## Request
Identify each line in the records below that contains the word "object", and copy it.

--- START OF Supplied data ---

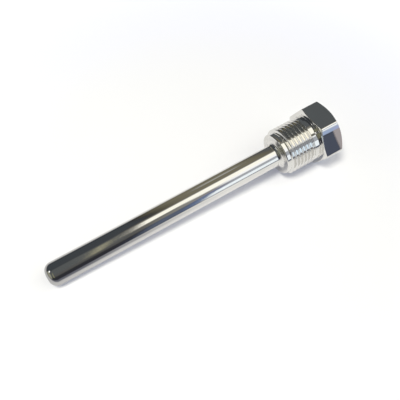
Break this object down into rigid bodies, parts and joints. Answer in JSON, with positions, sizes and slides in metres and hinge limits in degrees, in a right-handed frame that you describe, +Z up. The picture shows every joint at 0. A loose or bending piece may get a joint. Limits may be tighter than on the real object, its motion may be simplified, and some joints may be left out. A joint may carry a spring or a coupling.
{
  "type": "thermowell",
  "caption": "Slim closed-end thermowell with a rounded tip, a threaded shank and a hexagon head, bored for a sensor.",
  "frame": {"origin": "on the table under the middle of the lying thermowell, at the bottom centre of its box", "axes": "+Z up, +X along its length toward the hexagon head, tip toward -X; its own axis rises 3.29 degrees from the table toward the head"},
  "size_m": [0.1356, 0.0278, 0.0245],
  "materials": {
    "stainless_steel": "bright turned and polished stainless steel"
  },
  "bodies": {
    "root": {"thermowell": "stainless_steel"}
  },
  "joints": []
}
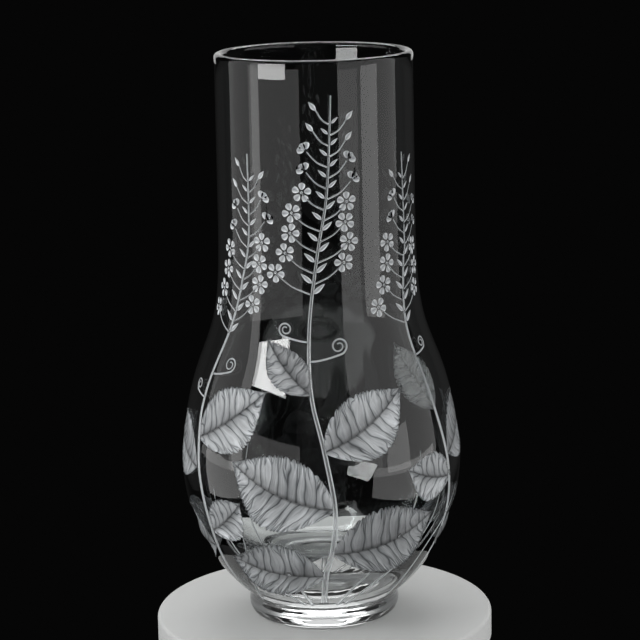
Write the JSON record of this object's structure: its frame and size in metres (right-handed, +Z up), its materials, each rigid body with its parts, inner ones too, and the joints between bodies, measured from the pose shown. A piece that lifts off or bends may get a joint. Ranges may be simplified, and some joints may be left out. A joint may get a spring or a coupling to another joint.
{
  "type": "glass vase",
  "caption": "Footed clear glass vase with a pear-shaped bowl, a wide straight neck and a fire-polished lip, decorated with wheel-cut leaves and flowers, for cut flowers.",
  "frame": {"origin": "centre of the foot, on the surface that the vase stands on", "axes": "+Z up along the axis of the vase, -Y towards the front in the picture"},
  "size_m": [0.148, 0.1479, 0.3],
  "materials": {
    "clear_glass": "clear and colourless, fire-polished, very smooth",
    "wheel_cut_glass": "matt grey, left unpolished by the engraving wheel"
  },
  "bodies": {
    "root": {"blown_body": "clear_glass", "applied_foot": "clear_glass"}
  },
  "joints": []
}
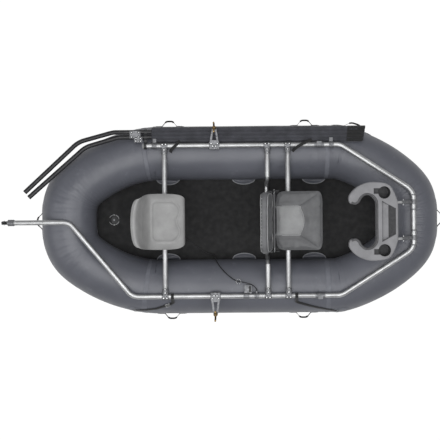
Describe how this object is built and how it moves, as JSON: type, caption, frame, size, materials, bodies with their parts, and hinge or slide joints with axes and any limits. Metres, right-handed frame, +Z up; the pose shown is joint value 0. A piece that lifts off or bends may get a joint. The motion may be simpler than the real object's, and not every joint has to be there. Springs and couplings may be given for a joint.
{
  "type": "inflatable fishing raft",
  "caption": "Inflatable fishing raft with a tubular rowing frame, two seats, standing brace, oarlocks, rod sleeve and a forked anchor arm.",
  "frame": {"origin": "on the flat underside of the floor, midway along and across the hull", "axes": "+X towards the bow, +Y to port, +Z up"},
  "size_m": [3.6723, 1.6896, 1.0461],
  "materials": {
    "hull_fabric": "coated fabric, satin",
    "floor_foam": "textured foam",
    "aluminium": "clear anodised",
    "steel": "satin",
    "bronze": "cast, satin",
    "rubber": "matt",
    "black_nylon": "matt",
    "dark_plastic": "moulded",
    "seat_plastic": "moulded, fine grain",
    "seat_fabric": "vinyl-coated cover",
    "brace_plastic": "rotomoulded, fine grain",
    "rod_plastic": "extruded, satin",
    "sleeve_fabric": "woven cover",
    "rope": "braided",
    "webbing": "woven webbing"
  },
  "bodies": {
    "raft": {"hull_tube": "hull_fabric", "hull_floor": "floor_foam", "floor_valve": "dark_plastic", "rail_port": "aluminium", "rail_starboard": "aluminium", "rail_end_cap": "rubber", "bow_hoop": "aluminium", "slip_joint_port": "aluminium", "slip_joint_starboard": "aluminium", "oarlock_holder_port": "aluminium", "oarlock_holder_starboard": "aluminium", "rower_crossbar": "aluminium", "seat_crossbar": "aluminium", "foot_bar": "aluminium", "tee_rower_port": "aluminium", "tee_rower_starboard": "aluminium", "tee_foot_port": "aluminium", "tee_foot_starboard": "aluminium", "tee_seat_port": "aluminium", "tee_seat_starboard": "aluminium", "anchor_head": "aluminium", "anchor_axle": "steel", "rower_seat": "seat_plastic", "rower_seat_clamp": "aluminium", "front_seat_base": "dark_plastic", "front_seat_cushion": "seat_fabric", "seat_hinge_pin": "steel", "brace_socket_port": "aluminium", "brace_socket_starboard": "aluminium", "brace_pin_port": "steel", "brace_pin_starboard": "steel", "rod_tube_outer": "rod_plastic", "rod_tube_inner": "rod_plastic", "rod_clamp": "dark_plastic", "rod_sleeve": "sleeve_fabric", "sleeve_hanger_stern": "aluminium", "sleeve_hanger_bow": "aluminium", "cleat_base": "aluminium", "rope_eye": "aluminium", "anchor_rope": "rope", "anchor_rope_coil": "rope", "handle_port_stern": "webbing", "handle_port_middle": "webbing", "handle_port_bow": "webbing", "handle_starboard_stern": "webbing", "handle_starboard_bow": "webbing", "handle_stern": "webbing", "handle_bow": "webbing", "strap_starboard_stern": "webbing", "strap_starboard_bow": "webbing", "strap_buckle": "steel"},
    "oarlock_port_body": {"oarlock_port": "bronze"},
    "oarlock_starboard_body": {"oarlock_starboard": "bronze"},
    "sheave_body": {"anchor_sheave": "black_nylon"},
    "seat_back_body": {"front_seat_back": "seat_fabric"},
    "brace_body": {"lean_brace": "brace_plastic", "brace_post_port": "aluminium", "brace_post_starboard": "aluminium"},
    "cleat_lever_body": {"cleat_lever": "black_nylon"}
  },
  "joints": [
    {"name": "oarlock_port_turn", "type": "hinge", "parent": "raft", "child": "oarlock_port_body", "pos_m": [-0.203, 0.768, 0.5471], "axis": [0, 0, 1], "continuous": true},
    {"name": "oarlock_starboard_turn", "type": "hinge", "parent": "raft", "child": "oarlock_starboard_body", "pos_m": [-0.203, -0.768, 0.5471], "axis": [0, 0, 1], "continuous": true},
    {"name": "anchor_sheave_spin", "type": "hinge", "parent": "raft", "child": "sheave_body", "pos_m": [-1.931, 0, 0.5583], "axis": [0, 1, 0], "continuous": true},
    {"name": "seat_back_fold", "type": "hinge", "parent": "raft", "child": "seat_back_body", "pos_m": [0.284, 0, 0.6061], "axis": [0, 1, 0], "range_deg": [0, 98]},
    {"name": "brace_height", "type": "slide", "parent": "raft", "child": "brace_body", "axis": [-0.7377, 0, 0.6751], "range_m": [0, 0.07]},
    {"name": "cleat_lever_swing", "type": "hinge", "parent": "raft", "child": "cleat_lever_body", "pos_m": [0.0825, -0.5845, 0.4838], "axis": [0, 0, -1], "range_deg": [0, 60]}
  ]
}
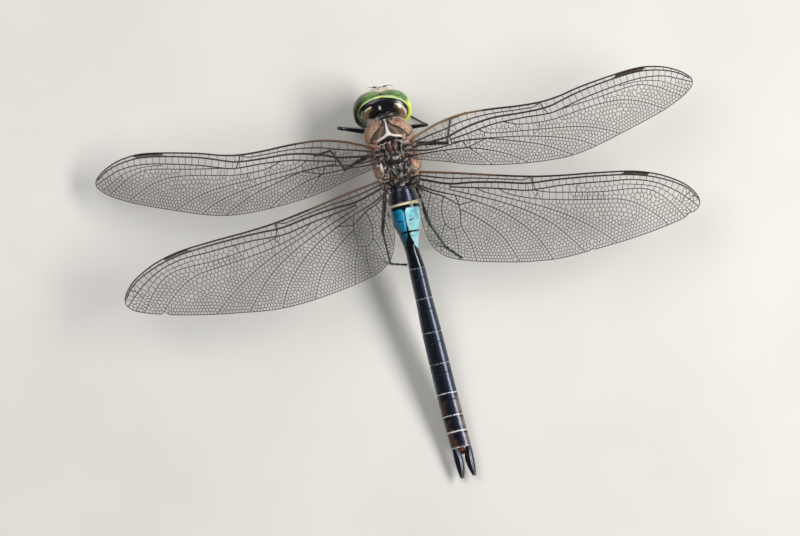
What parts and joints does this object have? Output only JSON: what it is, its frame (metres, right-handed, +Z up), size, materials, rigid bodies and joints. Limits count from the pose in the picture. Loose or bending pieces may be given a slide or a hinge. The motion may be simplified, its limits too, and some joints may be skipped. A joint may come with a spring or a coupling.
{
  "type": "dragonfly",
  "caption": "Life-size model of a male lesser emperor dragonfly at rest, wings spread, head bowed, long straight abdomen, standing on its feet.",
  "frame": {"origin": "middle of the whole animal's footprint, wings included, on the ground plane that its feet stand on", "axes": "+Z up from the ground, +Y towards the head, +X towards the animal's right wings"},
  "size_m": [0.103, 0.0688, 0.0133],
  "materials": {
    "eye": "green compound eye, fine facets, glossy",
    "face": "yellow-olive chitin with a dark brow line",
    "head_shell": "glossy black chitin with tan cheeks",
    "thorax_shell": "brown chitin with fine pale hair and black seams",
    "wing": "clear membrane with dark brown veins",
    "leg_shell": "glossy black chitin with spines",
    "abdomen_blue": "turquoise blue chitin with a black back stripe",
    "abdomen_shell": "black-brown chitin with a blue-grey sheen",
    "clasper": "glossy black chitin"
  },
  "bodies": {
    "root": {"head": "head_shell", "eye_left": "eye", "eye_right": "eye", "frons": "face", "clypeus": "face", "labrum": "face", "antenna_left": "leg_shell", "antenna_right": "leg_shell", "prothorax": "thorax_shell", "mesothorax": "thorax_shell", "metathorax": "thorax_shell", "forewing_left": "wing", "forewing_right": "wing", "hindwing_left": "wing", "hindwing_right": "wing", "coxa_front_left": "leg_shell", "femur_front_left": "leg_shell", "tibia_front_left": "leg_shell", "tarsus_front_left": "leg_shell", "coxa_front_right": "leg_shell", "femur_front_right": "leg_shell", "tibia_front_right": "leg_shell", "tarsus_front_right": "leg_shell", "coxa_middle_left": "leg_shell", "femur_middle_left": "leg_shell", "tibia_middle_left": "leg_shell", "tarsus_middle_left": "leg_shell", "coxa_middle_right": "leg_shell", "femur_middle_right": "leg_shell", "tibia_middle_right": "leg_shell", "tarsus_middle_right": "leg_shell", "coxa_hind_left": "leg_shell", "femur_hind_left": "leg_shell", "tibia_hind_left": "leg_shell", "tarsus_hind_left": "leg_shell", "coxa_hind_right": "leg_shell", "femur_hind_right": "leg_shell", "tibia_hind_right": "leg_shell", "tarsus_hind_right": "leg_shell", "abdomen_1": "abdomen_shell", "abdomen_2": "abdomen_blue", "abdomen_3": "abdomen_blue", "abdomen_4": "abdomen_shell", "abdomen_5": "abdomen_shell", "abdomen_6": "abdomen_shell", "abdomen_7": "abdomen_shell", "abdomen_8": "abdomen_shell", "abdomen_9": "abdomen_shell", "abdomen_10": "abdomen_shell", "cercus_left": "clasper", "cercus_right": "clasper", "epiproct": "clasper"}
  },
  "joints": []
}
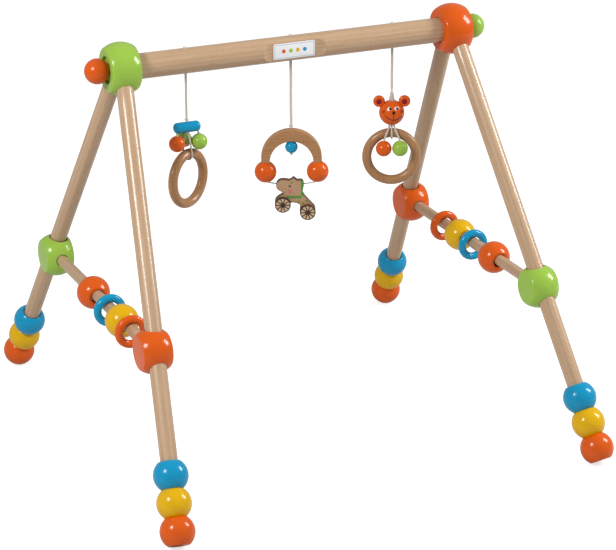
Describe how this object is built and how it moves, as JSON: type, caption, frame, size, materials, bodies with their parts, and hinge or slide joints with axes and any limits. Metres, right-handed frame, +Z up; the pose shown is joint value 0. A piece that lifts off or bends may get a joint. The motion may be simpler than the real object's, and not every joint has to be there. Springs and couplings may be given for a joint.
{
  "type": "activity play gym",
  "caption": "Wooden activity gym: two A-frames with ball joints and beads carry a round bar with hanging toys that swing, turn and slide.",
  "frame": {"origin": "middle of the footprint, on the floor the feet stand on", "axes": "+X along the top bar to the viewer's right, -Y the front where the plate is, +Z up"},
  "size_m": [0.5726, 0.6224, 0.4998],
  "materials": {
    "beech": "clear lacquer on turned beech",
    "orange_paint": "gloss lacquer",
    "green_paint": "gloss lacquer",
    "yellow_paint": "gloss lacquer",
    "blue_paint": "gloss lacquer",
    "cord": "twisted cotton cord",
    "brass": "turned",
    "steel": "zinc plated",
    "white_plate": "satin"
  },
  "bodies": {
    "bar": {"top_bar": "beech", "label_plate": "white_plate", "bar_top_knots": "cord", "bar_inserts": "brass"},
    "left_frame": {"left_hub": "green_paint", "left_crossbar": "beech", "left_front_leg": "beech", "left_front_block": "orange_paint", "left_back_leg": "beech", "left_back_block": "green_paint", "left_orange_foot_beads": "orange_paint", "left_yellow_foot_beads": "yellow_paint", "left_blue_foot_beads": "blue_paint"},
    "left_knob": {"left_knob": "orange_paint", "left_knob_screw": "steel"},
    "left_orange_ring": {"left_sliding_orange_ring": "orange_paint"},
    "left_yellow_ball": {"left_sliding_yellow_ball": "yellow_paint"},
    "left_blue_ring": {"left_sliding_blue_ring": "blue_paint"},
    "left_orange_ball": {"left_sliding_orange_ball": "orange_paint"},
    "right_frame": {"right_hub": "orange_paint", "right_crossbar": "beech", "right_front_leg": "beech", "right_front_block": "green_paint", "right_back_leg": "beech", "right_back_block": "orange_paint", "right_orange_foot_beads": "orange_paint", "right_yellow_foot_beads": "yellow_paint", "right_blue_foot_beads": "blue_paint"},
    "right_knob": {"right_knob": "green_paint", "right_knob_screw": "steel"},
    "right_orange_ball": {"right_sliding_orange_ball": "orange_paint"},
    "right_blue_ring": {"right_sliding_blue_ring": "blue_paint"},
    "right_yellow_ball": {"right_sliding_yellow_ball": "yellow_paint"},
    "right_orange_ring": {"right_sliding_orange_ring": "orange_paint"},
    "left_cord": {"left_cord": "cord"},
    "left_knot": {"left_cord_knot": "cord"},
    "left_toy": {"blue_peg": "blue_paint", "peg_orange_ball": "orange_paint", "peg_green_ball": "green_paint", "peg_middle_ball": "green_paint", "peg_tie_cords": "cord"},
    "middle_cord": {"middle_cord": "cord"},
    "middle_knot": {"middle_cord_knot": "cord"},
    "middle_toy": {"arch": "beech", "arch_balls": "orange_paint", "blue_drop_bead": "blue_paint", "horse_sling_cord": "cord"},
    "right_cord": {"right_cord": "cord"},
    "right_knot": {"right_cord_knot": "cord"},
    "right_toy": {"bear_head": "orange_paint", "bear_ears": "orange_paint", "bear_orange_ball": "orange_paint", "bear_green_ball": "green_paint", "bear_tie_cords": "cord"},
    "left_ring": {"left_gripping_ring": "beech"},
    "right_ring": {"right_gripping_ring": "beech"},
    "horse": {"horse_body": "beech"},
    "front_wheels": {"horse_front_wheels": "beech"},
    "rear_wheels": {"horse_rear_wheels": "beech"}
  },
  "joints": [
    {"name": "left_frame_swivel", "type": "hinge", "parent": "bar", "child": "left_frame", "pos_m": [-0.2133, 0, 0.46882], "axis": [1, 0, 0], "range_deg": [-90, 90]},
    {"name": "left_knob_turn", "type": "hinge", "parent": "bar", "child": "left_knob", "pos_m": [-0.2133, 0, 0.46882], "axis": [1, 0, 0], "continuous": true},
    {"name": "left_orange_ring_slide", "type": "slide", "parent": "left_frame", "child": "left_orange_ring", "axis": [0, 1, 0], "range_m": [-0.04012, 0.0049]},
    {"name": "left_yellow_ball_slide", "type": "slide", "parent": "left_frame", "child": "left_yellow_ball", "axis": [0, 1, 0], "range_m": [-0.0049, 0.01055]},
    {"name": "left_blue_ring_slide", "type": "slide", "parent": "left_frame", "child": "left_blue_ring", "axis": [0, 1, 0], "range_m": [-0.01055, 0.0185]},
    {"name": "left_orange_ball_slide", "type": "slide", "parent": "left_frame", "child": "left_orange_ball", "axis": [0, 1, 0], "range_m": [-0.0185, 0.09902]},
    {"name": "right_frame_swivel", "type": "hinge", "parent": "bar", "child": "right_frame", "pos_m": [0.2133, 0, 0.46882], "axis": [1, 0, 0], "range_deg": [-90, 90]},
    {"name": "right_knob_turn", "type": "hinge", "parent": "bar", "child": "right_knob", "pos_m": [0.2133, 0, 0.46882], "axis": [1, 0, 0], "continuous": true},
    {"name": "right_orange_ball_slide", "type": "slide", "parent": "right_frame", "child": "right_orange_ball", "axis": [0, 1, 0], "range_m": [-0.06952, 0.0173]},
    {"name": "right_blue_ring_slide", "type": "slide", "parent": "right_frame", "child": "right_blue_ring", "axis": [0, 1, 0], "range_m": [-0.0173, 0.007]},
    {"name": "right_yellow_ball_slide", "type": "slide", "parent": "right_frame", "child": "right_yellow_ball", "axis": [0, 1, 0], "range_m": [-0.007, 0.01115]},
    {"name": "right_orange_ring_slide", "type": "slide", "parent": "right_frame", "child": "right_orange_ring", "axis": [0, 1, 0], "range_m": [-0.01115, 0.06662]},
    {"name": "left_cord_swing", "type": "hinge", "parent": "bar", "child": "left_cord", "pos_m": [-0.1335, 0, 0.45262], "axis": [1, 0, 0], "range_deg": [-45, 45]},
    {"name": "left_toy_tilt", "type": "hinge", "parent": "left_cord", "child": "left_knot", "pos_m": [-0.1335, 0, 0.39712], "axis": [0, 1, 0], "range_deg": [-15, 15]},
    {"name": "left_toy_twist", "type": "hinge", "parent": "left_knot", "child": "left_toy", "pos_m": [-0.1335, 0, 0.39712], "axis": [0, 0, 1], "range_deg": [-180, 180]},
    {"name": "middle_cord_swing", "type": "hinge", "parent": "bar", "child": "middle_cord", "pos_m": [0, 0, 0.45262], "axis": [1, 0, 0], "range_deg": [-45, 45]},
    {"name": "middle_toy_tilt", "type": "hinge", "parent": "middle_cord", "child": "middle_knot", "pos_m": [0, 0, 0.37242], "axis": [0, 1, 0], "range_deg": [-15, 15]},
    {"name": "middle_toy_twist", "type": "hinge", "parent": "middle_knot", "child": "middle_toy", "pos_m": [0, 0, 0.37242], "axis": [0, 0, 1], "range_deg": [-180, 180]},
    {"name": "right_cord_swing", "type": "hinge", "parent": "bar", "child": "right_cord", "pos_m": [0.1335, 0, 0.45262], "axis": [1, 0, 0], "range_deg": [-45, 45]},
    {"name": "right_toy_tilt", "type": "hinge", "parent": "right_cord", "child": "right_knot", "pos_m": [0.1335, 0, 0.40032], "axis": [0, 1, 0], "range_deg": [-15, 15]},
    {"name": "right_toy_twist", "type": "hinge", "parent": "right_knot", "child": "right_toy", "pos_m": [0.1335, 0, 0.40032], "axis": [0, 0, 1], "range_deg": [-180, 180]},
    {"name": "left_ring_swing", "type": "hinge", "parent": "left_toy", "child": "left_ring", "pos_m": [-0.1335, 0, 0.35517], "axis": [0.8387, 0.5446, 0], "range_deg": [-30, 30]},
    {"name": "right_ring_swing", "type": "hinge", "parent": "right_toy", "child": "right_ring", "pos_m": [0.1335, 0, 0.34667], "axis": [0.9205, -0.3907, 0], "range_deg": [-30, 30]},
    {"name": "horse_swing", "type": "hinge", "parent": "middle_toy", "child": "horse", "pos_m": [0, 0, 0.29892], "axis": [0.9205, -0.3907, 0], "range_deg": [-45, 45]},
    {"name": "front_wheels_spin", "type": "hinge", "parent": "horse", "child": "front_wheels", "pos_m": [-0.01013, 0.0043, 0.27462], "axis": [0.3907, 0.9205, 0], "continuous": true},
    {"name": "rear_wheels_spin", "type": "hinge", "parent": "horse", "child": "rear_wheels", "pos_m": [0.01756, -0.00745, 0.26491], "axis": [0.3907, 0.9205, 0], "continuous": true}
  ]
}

--- END OF Supplied data ---

## Correct output
Break this object down into rigid bodies, parts and joints. Answer in JSON, with positions, sizes and slides in metres and hinge limits in degrees, in a right-handed frame that you describe, +Z up. The picture shows every joint at 0. A loose or bending piece may get a joint. Limits may be tighter than on the real object, its motion may be simplified, and some joints may be left out. A joint may carry a spring or a coupling.
Write the JSON record of this object's structure: its frame and size in metres (right-handed, +Z up), its materials, each rigid body with its parts, inner ones too, and the joints between bodies, measured from the pose shown. A piece that lifts off or bends may get a joint. Ranges may be simplified, and some joints may be left out. A joint may get a spring or a coupling to another joint.
Describe how this object is built and how it moves, as JSON: type, caption, frame, size, materials, bodies with their parts, and hinge or slide joints with axes and any limits. Metres, right-handed frame, +Z up; the pose shown is joint value 0. A piece that lifts off or bends may get a joint. The motion may be simpler than the real object's, and not every joint has to be there. Springs and couplings may be given for a joint.
What parts and joints does this object have? Output only JSON: what it is, its frame (metres, right-handed, +Z up), size, materials, rigid bodies and joints. Limits count from the pose in the picture. Loose or bending pieces may be given a slide or a hinge. The motion may be simplified, its limits too, and some joints may be skipped. A joint may come with a spring or a coupling.
Describe how this object is built and how it moves, as JSON: type, caption, frame, size, materials, bodies with their parts, and hinge or slide joints with axes and any limits. Metres, right-handed frame, +Z up; the pose shown is joint value 0. A piece that lifts off or bends may get a joint. The motion may be simpler than the real object's, and not every joint has to be there. Springs and couplings may be given for a joint.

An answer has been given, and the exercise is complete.